In declining to enforce the Texas choice-of-law provisions, the court applied the three prongs of California’s choice-of-law analysis. Slip op. at 6-7. First, the chosen state’s law must have a “substantial relationship” to the parties; the plaintiff conceded, and the court agreed, that this prong is met because Dynamex is headquartered in Texas. Id. Second, the forum state must have no “fundamental policy” inconsistent with the chosen state’s law; here, the court noted several differences between California and Texas law on the enforceability of arbitration agreements, finding “Texas law conflicts with fundamental aspects of California’s substantive law pertaining to unconscionability.” Id. at 7. Finally, the court applied the third prong of the choice-of-law analysis, and found that California has a materially greater interest than Texas in adjudicating the dispute because the plaintiff is located in California and the delivery service agreements at issue were executed and performed in California, whereas Texas’ only interest stems from the fact that one of the defendants is headquartered in that state. Id.

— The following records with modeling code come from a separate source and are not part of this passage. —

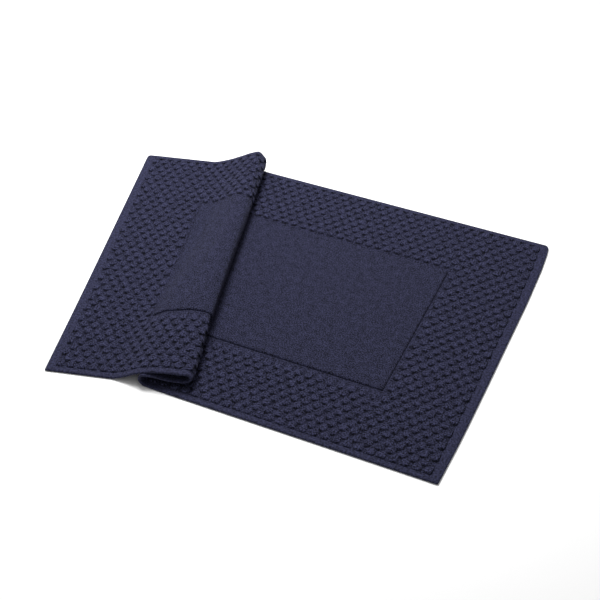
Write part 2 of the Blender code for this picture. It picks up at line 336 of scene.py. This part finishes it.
def hinge_share(v, lengths, hinge):
    """How far each length has gone over to the body beyond the hinge, from 0 to 1."""
    here = line(v)
    place = np.interp(lengths, here.length, here.place)
    return ease((place - KNOTS.index(hinge) + 1) / 2)


# The weave.


def chance(i, j, seed):
    """The same number from 0 to 1 for the same two whole numbers."""
    x = np.sin(i * 127.1 + j * 311.7 + seed * 74.7) * 43758.5453
    return x - np.floor(x)


def mottle(p, v, size, seed):
    """Soft random heights from -1 to 1, in patches of this size."""
    x, y = p / size, v / size
    i, j = np.floor(x), np.floor(y)
    fx, fy = ease(x - i), ease(y - j)
    low = chance(i, j, seed) * (1 - fx) + chance(i + 1, j, seed) * fx
    high = chance(i, j + 1, seed) * (1 - fx) + chance(i + 1, j + 1, seed) * fx
    return 2 * (low * (1 - fy) + high * fy) - 1


def bumps(p, v):
    """How high the bumps stand, from 0 to 1, and how dark the painted shade is along their steep ends."""
    column = np.floor((p - BUMPS_FROM) / COLUMN)
    height, painted_end_shade = np.zeros_like(p), np.zeros_like(p)
    for shift in (-1, 0, 1):
        c = column + shift
        odd = np.mod(c, 2) * ROW
        row = np.round((v - FIRST_ROW - odd) / (2 * ROW))
        centre_p = BUMPS_FROM + (c + 0.5) * COLUMN
        centre_v = FIRST_ROW + odd + 2 * ROW * row
        inner_p = (centre_p > BORDER - PLAIN) & (centre_p < WEAVE_LENGTH - BORDER + PLAIN)
        inner_v = (centre_v > BORDER - PLAIN) & (centre_v < WIDTH - BORDER + PLAIN)
        there = (c >= 0) & (c < COLUMNS) & ~(inner_p & inner_v)
        centre_p += (chance(c, row, 1) - 0.5) * ASTRAY_P
        centre_v += (chance(c, row, 2) - 0.5) * ASTRAY_V
        wide = BUMP_HALF_WIDTH * (0.94 + 0.12 * chance(c, row, 4))
        aside = np.clip(np.abs(p - centre_p) / wide, 0, 1)
        in_from_end = v - centre_v + BUMP_END - END_CURVE * aside**2
        face = ease(in_from_end / BUMP_RISE) ** 0.8
        length = BUMP_LENGTH * (0.92 + 0.16 * chance(c, row, 3))
        tail = (1 - np.clip(in_from_end / length, 0, 1) ** 1.7) ** 0.7
        pile = face * tail * (1 - aside**5) ** 0.45 * (0.84 + 0.16 * chance(c, row, 5))
        pile = np.where(row < 0, pile * 0.6 * ease((v - SIDE_HEM) / 0.005), pile)
        # painted shade: a dark line along each bump's steep end, where its near wall would fall in shade
        painted_end_shade_line = np.exp(-(((in_from_end - 0.0001) / PAINTED_SHADE_HALF_WIDTH) ** 2)) * (1 - aside**6) * there
        height = np.maximum(height, np.where(there, pile, 0))
        painted_end_shade = np.maximum(painted_end_shade, painted_end_shade_line * (row >= 0))
    return height, painted_end_shade * np.clip(1.5 - 1.5 * height, 0, 1)


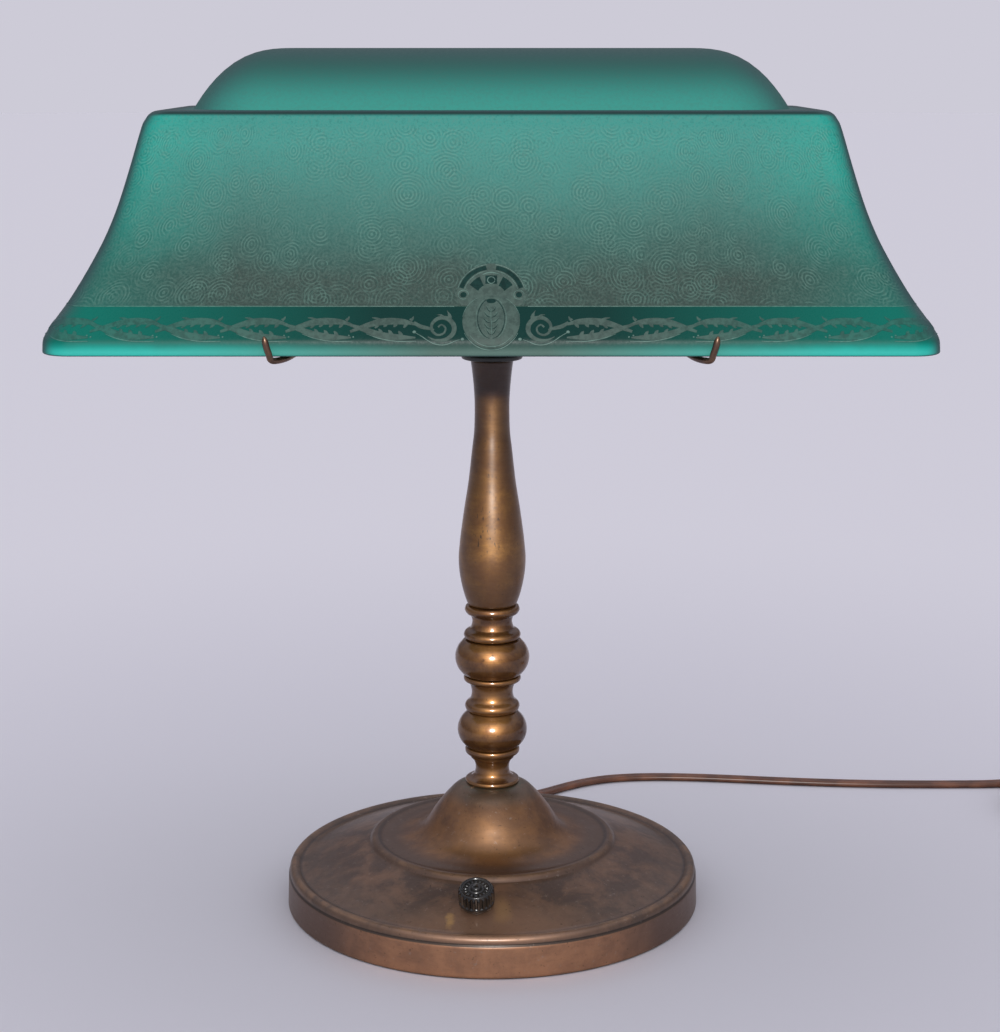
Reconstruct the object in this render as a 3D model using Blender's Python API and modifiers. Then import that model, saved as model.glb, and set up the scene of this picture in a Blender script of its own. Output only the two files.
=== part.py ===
"""Banker desk lamp: a turned brass column on a weighted base, two sockets, and a tilting glass shade.

Lengths in this script are millimetres and become metres as each mesh is made. The origin is on the
axis of the column, on the surface that the lamp stands on. +X runs along the shade, -Y is the front.
"""

import math

import bmesh
import bpy
from mathutils import Matrix, Vector

MM = 0.001
GAP = 0.3  # left between pieces that touch
MERGE = 0.00002

# Base
BASE_R = 85.8
SKIRT_WALL = 1.2
FELT_R = 82.2
FELT_TOP = 2.0
PLATE_OUT_R, PLATE_OUT_Z = 80.4, 15.7  # the sloping plate's rim
PLATE_IN_R, PLATE_IN_Z = 51.4, 25.8  # where it meets the raised step
BELL_TOP_R, BELL_TOP_Z = 11.5, 50.6

# Centre pipe
PIPE_R, PIPE_BORE_R = 4.85, 3.2
PIPE_LOW, PIPE_TOP = 4.2, 246.0
PIPE_CLEAR_R = PIPE_R + GAP

# Rotary switch, square to the sloping plate
SWITCH_R, SWITCH_TURN = 63.6, math.radians(-95.3)
KNOB_R, KNOB_RIBS = 7.05, 22
PLATE_TILT = math.atan2(PLATE_IN_Z - PLATE_OUT_Z, PLATE_OUT_R - PLATE_IN_R)
SWITCH_Z = PLATE_OUT_Z + (PLATE_OUT_R - SWITCH_R) * math.tan(PLATE_TILT)

# Lamp head
HEAD_Z = 264.0  # the axis of both sockets and of the shade's tilt
OUTLET_X = 18.0
SHELL_R = 16.5
RING_X, RING_WIDE, RING_R = 50.0, 9.0, 18.4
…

In declining to enforce the delegation clause, the court held that, under California law, if a delegation clause is both procedurally and substantively unconscionable, it may be severed from the broader agreement and rendered unenforceable. Slip op. at 8-9. The factors supporting procedural unconscionability included: (1) the agreements were form contracts, and the plaintiff was “tersely instructed to sign” them (id. at 9); (2) the agreements were written only in English, although the plaintiff had limited English comprehension (id. at 2, 9); (3) the plaintiff first received the agreements on the day they were to be executed (id. at 9); (4) the plaintiff was given no opportunity to re-negotiate any provision (id.); and (5) the defendant never provided the plaintiff with a copy of the rules that were to govern arbitration and that formed the sole basis for delegating arbitrability determinations under the 2012 agreement (id.). The court also indicated that delegation clauses—buried in the middle of more than 10 pages of boilerplate language and otherwise unexplained by the defendant—constituted “unfair surprise” that exacerbated the procedural unconscionability. Slip op. at 10. Although the plaintiff could have requested a translation of the agreements, but did not, and the defendant claimed the plaintiff could have sought to renegotiate the terms without adversely affecting his employment, the court nevertheless found that “the circumstances of the execution of those agreements were so oppressive that any such opportunity was meaningless.” Id. at 9-10.

The court also found the delegation clauses to be substantively unconscionable (substantively unfair) because: (1) the Texas forum selection clause would have imposed prohibitive expenses on the California plaintiff, even just for an arbitrability hearing (id. at 4, 11); (2) both agreements required the plaintiff to pay half the arbitral fees, again imposing substantial fees on the plaintiff (id. at 11); and (3) the agreements imposed two-way fee shifting where, by statute, the plaintiff would be subject to one-way fee shifting rules whereby only the employee, not the employer, could recover his attorneys’ fees as the prevailing party (id.). The court noted that “[s]evering the unenforceable provisions of an arbitration clause (or as here, a delegation clause) would allow an employer to draft one-sided agreements and then whittle down to the least-offensive agreement if faced with litigation, rather than drafting fair agreements in the first instance.” Slip op. at 12. Thus, the court found the delegation clauses to be unenforceable and held that the court must decide arbitrability.

The court found the same reasons for finding the delegation clause to be procedurally and substantively unconscionable as applicable to the broader arbitration agreements. Accordingly, the court denied the motion to compel arbitration. Slip op. at 12.